Information provided -
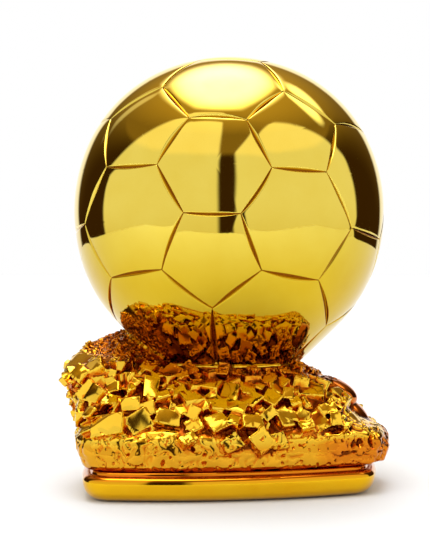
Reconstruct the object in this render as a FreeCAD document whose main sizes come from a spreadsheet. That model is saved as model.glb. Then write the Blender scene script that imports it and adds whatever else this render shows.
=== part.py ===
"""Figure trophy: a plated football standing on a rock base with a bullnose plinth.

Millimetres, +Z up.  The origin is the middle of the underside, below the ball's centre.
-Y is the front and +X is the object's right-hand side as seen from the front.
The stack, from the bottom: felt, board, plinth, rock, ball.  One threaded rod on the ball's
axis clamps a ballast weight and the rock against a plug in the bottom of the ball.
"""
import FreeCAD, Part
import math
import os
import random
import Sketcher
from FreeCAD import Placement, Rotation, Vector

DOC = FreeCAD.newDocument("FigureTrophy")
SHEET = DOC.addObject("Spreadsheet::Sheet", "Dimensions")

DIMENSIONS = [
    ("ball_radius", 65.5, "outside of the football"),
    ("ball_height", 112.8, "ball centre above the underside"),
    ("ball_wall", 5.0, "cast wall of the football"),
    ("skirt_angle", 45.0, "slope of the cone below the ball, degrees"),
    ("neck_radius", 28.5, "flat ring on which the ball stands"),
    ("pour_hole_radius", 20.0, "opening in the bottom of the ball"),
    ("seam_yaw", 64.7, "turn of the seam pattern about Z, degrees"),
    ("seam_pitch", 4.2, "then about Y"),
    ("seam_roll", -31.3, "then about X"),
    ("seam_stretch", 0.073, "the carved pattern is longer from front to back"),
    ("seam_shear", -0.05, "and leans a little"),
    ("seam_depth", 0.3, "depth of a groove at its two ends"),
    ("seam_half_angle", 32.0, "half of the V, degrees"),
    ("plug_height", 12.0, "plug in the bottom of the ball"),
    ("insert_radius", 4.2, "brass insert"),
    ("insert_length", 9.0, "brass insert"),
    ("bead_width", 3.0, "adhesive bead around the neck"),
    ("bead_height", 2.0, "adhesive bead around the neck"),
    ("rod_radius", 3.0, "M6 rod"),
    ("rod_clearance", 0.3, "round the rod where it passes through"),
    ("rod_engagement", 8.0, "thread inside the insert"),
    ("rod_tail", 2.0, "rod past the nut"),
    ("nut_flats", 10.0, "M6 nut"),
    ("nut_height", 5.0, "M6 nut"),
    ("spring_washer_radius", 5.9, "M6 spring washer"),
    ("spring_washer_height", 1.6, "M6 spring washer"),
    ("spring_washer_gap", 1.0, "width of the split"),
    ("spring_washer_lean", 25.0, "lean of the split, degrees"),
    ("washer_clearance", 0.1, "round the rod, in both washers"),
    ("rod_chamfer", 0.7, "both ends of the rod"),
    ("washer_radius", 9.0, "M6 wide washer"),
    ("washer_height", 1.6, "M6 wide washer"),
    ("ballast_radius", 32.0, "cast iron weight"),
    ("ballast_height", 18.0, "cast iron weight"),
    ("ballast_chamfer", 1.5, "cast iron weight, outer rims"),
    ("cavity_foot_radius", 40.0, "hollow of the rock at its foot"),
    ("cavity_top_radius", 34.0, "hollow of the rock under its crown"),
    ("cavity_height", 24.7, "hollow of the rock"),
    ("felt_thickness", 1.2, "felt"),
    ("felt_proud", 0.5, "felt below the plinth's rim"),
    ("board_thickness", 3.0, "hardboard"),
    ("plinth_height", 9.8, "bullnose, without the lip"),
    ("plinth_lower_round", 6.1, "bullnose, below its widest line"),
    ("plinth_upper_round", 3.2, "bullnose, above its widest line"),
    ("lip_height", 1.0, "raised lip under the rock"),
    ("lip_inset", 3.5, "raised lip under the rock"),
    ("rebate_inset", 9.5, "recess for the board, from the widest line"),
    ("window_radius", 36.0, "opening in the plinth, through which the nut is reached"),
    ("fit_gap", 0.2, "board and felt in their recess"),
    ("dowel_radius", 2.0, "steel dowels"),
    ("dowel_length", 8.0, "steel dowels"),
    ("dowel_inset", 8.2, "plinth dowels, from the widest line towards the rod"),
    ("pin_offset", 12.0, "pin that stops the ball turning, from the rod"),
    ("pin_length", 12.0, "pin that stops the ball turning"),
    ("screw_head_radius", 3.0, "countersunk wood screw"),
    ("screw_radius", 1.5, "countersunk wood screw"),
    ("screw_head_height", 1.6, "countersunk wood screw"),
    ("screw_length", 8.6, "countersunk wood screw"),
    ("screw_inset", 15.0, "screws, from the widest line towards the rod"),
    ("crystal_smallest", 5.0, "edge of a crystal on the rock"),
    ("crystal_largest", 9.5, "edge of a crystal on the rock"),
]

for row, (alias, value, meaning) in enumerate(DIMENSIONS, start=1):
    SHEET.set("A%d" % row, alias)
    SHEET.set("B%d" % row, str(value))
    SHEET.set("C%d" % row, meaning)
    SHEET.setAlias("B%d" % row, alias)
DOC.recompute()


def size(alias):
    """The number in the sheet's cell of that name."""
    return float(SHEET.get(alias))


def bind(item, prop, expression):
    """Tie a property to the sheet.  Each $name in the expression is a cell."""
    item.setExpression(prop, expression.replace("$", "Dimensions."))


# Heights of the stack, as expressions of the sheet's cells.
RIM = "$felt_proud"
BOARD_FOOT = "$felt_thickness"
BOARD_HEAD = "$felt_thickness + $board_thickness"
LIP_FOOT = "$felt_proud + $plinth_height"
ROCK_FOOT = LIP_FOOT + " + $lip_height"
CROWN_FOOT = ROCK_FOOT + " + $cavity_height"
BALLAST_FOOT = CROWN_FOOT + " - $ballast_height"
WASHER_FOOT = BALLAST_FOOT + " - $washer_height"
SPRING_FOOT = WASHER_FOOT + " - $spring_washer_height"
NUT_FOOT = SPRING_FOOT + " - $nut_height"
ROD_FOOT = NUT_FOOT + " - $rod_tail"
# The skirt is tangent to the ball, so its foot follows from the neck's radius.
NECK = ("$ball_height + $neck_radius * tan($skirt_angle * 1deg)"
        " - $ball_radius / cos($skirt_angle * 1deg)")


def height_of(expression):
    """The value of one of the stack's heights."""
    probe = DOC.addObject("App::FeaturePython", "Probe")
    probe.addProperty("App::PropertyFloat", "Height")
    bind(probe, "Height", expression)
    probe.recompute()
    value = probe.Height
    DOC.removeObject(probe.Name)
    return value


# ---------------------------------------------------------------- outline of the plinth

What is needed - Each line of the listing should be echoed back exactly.

Task result -
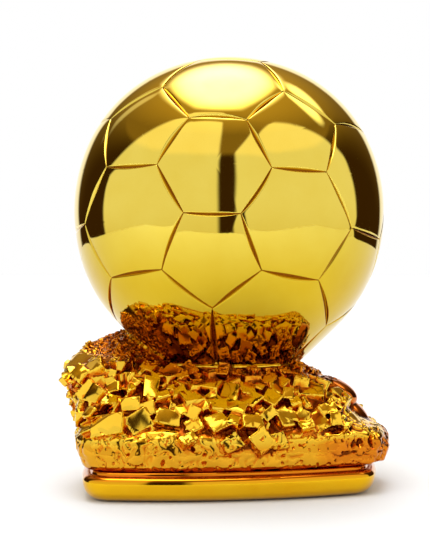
Reconstruct the object in this render as a FreeCAD document whose main sizes come from a spreadsheet. That model is saved as model.glb. Then write the Blender scene script that imports it and adds whatever else this render shows.
=== part.py ===
"""Figure trophy: a plated football standing on a rock base with a bullnose plinth.

Millimetres, +Z up.  The origin is the middle of the underside, below the ball's centre.
-Y is the front and +X is the object's right-hand side as seen from the front.
The stack, from the bottom: felt, board, plinth, rock, ball.  One threaded rod on the ball's
axis clamps a ballast weight and the rock against a plug in the bottom of the ball.
"""
import FreeCAD, Part
import math
import os
import random
import Sketcher
from FreeCAD import Placement, Rotation, Vector

DOC = FreeCAD.newDocument("FigureTrophy")
SHEET = DOC.addObject("Spreadsheet::Sheet", "Dimensions")

DIMENSIONS = [
    ("ball_radius", 65.5, "outside of the football"),
    ("ball_height", 112.8, "ball centre above the underside"),
    ("ball_wall", 5.0, "cast wall of the football"),
    ("skirt_angle", 45.0, "slope of the cone below the ball, degrees"),
    ("neck_radius", 28.5, "flat ring on which the ball stands"),
    ("pour_hole_radius", 20.0, "opening in the bottom of the ball"),
    ("seam_yaw", 64.7, "turn of the seam pattern about Z, degrees"),
    ("seam_pitch", 4.2, "then about Y"),
    ("seam_roll", -31.3, "then about X"),
    ("seam_stretch", 0.073, "the carved pattern is longer from front to back"),
    ("seam_shear", -0.05, "and leans a little"),
    ("seam_depth", 0.3, "depth of a groove at its two ends"),
    ("seam_half_angle", 32.0, "half of the V, degrees"),
    ("plug_height", 12.0, "plug in the bottom of the ball"),
    ("insert_radius", 4.2, "brass insert"),
    ("insert_length", 9.0, "brass insert"),
    ("bead_width", 3.0, "adhesive bead around the neck"),
    ("bead_height", 2.0, "adhesive bead around the neck"),
    ("rod_radius", 3.0, "M6 rod"),
    ("rod_clearance", 0.3, "round the rod where it passes through"),
    ("rod_engagement", 8.0, "thread inside the insert"),
    ("rod_tail", 2.0, "rod past the nut"),
    ("nut_flats", 10.0, "M6 nut"),
    ("nut_height", 5.0, "M6 nut"),
    ("spring_washer_radius", 5.9, "M6 spring washer"),
    ("spring_washer_height", 1.6, "M6 spring washer"),
    ("spring_washer_gap", 1.0, "width of the split"),
    ("spring_washer_lean", 25.0, "lean of the split, degrees"),
    ("washer_clearance", 0.1, "round the rod, in both washers"),
    ("rod_chamfer", 0.7, "both ends of the rod"),
    ("washer_radius", 9.0, "M6 wide washer"),
    ("washer_height", 1.6, "M6 wide washer"),
    ("ballast_radius", 32.0, "cast iron weight"),
    ("ballast_height", 18.0, "cast iron weight"),
    ("ballast_chamfer", 1.5, "cast iron weight, outer rims"),
    ("cavity_foot_radius", 40.0, "hollow of the rock at its foot"),
    ("cavity_top_radius", 34.0, "hollow of the rock under its crown"),
    ("cavity_height", 24.7, "hollow of the rock"),
    ("felt_thickness", 1.2, "felt"),
    ("felt_proud", 0.5, "felt below the plinth's rim"),
    ("board_thickness", 3.0, "hardboard"),
    ("plinth_height", 9.8, "bullnose, without the lip"),
    ("plinth_lower_round", 6.1, "bullnose, below its widest line"),
    ("plinth_upper_round", 3.2, "bullnose, above its widest line"),
    ("lip_height", 1.0, "raised lip under the rock"),
    ("lip_inset", 3.5, "raised lip under the rock"),
    ("rebate_inset", 9.5, "recess for the board, from the widest line"),
    ("window_radius", 36.0, "opening in the plinth, through which the nut is reached"),
    ("fit_gap", 0.2, "board and felt in their recess"),
    ("dowel_radius", 2.0, "steel dowels"),
    ("dowel_length", 8.0, "steel dowels"),
    ("dowel_inset", 8.2, "plinth dowels, from the widest line towards the rod"),
    ("pin_offset", 12.0, "pin that stops the ball turning, from the rod"),
    ("pin_length", 12.0, "pin that stops the ball turning"),
    ("screw_head_radius", 3.0, "countersunk wood screw"),
    ("screw_radius", 1.5, "countersunk wood screw"),
    ("screw_head_height", 1.6, "countersunk wood screw"),
    ("screw_length", 8.6, "countersunk wood screw"),
    ("screw_inset", 15.0, "screws, from the widest line towards the rod"),
    ("crystal_smallest", 5.0, "edge of a crystal on the rock"),
    ("crystal_largest", 9.5, "edge of a crystal on the rock"),
]

for row, (alias, value, meaning) in enumerate(DIMENSIONS, start=1):
    SHEET.set("A%d" % row, alias)
    SHEET.set("B%d" % row, str(value))
    SHEET.set("C%d" % row, meaning)
    SHEET.setAlias("B%d" % row, alias)
DOC.recompute()


def size(alias):
    """The number in the sheet's cell of that name."""
    return float(SHEET.get(alias))


def bind(item, prop, expression):
    """Tie a property to the sheet.  Each $name in the expression is a cell."""
    item.setExpression(prop, expression.replace("$", "Dimensions."))


# Heights of the stack, as expressions of the sheet's cells.
RIM = "$felt_proud"
BOARD_FOOT = "$felt_thickness"
BOARD_HEAD = "$felt_thickness + $board_thickness"
LIP_FOOT = "$felt_proud + $plinth_height"
ROCK_FOOT = LIP_FOOT + " + $lip_height"
CROWN_FOOT = ROCK_FOOT + " + $cavity_height"
BALLAST_FOOT = CROWN_FOOT + " - $ballast_height"
WASHER_FOOT = BALLAST_FOOT + " - $washer_height"
SPRING_FOOT = WASHER_FOOT + " - $spring_washer_height"
NUT_FOOT = SPRING_FOOT + " - $nut_height"
ROD_FOOT = NUT_FOOT + " - $rod_tail"
# The skirt is tangent to the ball, so its foot follows from the neck's radius.
NECK = ("$ball_height + $neck_radius * tan($skirt_angle * 1deg)"
        " - $ball_radius / cos($skirt_angle * 1deg)")


def height_of(expression):
    """The value of one of the stack's heights."""
    probe = DOC.addObject("App::FeaturePython", "Probe")
    probe.addProperty("App::PropertyFloat", "Height")
    bind(probe, "Height", expression)
    probe.recompute()
    value = probe.Height
    DOC.removeObject(probe.Name)
    return value


# ---------------------------------------------------------------- outline of the plinth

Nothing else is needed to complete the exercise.